5.12 Klachtonderdeel 7 mist zelfstandige betekenis.
5.13 De slotsom ten aanzien van de klachtonderdelen 5 tot en met 7 is dat klachtonderdeel 5 gegrond is en de overige klachtonderdelen ongegrond zijn.
6 MAATREGEL
6.1 Gelet op de aard en de ernst van de gegronde klachtonderdelen is naar het oordeel van de raad een enkele waarschuwing hier een passende maatregel. Ten aanzien van de kwestie van de (informatie rond de) verjaring weegt daarbij in het voordeel van verweerder mee dat de desbetreffende rechtsvordering (zoals hiervoor overwogen) in de gevoerde civielrechtelijke procedure een bijkomend karakter had en binnen het kader van de jarenlange, vooral bestuursrechtelijk georiënteerde, bijstandsverlening door verweerder een ondergeschikte rol speelde.
BESLISSING
De raad van discipline:
Verklaart de klachtonderdelen 2 en 5 gegrond en de overige klachtonderdelen ongegrond.
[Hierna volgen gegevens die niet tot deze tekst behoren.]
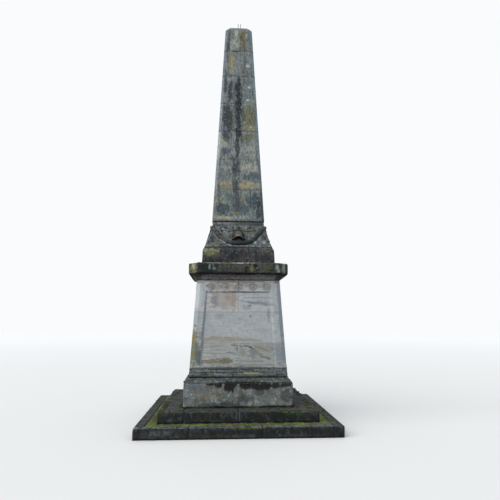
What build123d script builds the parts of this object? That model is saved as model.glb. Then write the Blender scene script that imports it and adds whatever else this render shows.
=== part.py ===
# Obelisk memorial in sandstone: stepped base, panelled die, cornice, festooned block and tapering shaft.
# Millimetres, +Z up. The origin is the middle of the base on the ground, the front faces -Y.
import os
from math import atan2, cos, degrees, sin, sqrt

from build123d import *

# Lower step: a kerb of long stones round a levelled fill
LOWER_HALF = 1430
LOWER_RISE = 152
KERB_WIDTH = 145
KERB_LEFT_JOINT_X = -690
KERB_RIGHT_JOINT_X = 310
KERB_ARRIS = 10
FILL_DROP = 8

# Upper step: broad stones round a hearting
UPPER_HALF = 1146
UPPER_RISE = 154
UPPER_WIDTH = 360
UPPER_LEFT_JOINT_X = -16
UPPER_RIGHT_JOINT_X = 592
UPPER_ARRIS = 8

# Plinth with a splayed top, in a front and a back block
PLINTH_RISE = 350
SPLAY_RISE = 77
SPLAY_WIDTH = 72

# Base course of the die: a plain band and a set-back band
BASE_HALF = 748
BASE_RISE = 76
BASE_SET_BACK = 6
BASE_BAND_RISE = 55
BASE_JOINT_X = -8

# Die: leaning faces, chamfered corners with run-out stops, a sunk panel and five roundels a side
DIE_LEAN = 85
DIE_RISE = 1343
DIE_CHAMFER = 60
DIE_STOP_RISE = 85
DIE_STOP_CHAMFER = 4
DIE_BOTTOM_RISE = 378
DIE_MIDDLE_RISE = 472
DIE_BOTTOM_JOINT_X = 18
DIE_TOP_JOINT_X = -8
PANEL_TOP_BELOW = 169
PANEL_MARGIN = 153
PANEL_DEPTH = 18
PANEL_BEVEL = 30
ROUNDEL_BELOW = 96
ROUNDEL_PITCH = 221
ROUNDEL_COUNT = 5
ROUNDEL_RADIUS = 58
ROUNDEL_RIM = 15
ROUNDEL_RIM_RISE = 8
ROUNDEL_BEVEL = 4
ROUNDEL_RELIEF = 13
ROUNDEL_FLOOR = 3
ROUNDEL_BOSS_RADIUS = 32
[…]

Legt aan verweerder de maatregel op van enkele waarschuwing.
Aldus gewezen door mr. R.A. Steenbergen, voorzitter, mrs. J.R.O. Dantuma, , A.D.G. Bakker, P.R.M. Noppen en B.E.J.M. Tomlow, leden, bijgestaan door mr. M.Y.A. Verhoeven als griffier en uitgesproken ter openbare zitting van 25 november 2013.